Before her capture, Anti-Briton had captured Sally, Durham, master, which had been sailing from Leverpool to Cork. Sally was forced on shore at Barnstable. Her cargo was mostly saved but it was feared that Sally herself was destroyed.

==Career==
The Admiralty registered Anti-Briton as a sloop on 7 May. However, the Navy fitted and rigged her at Plymouth as a brig between May and September.

Commander John Hutt commissioned Trimmer in July. From February 1783 she was under the command of Commander William Titcher until April, when she was paid off. She was recommissioned in September, and then in May 1784 came under the command of John Luck.

In February 1785 Commander Charles Tyler recommissioned her. Under Tyler she was employed in the Bristol Channel in the suppression of smuggling.

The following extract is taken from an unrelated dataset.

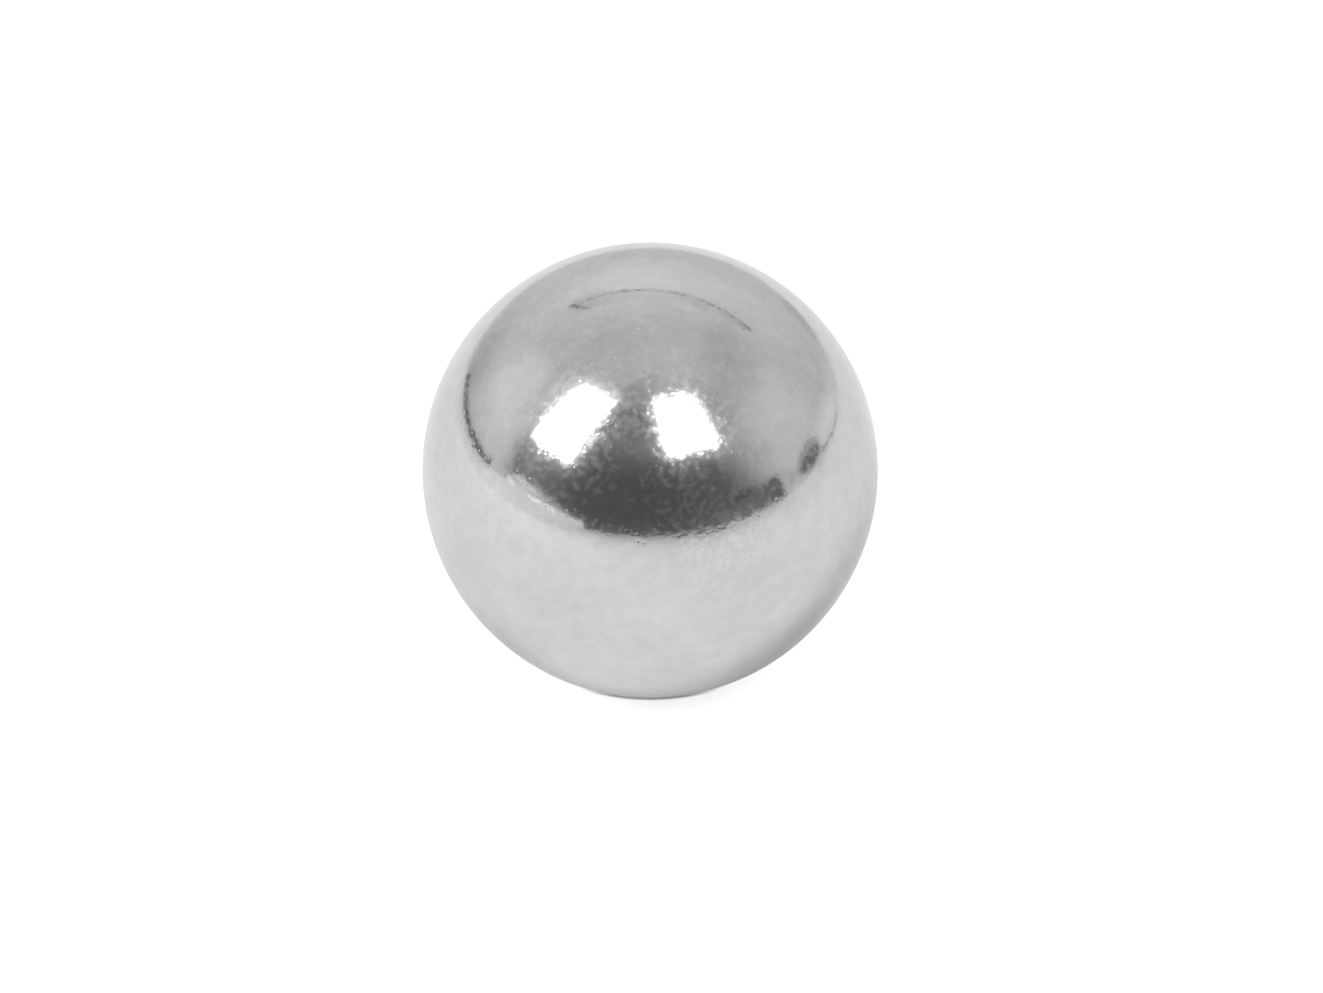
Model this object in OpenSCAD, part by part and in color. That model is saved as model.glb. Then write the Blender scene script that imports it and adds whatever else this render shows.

In 1787 Lieutenant George M'Kinley went in pursuit of a smuggler in Trimmers jolly boat. He was gone for 30 hours because of a heavy gale and all but lost.

Commander Mark Robinson became her captain in March 1789. Commander Francis Fayerman recommissioned Trimmer in October 1791.

In 1793 Trimmer was on the Jersey station. There she captured one of the first armed French vessels flying the tri-colour flag. On 5 April Trimmer and the brig , under the command of George M'Kinley, captured the French privateer Courier.

Commander Charles Craven took command in May, for the Channel. However, she was paid-off shortly afterwards because she was in a defective state. In December she was laid up at Sheerness.

Between June and July 1798 fitted Trimmer as a fireship, but then laid her up again. Commander Edward Parker recommissioned her in March 1801, for the North Sea, but the Admiralty cancelled the deployment and ordered her sold.

==Fate==
On 30 June 1801, the Navy offered the "Fire Brig" Trimmer for sale at Sheerness. She was sold on 18 July for £710.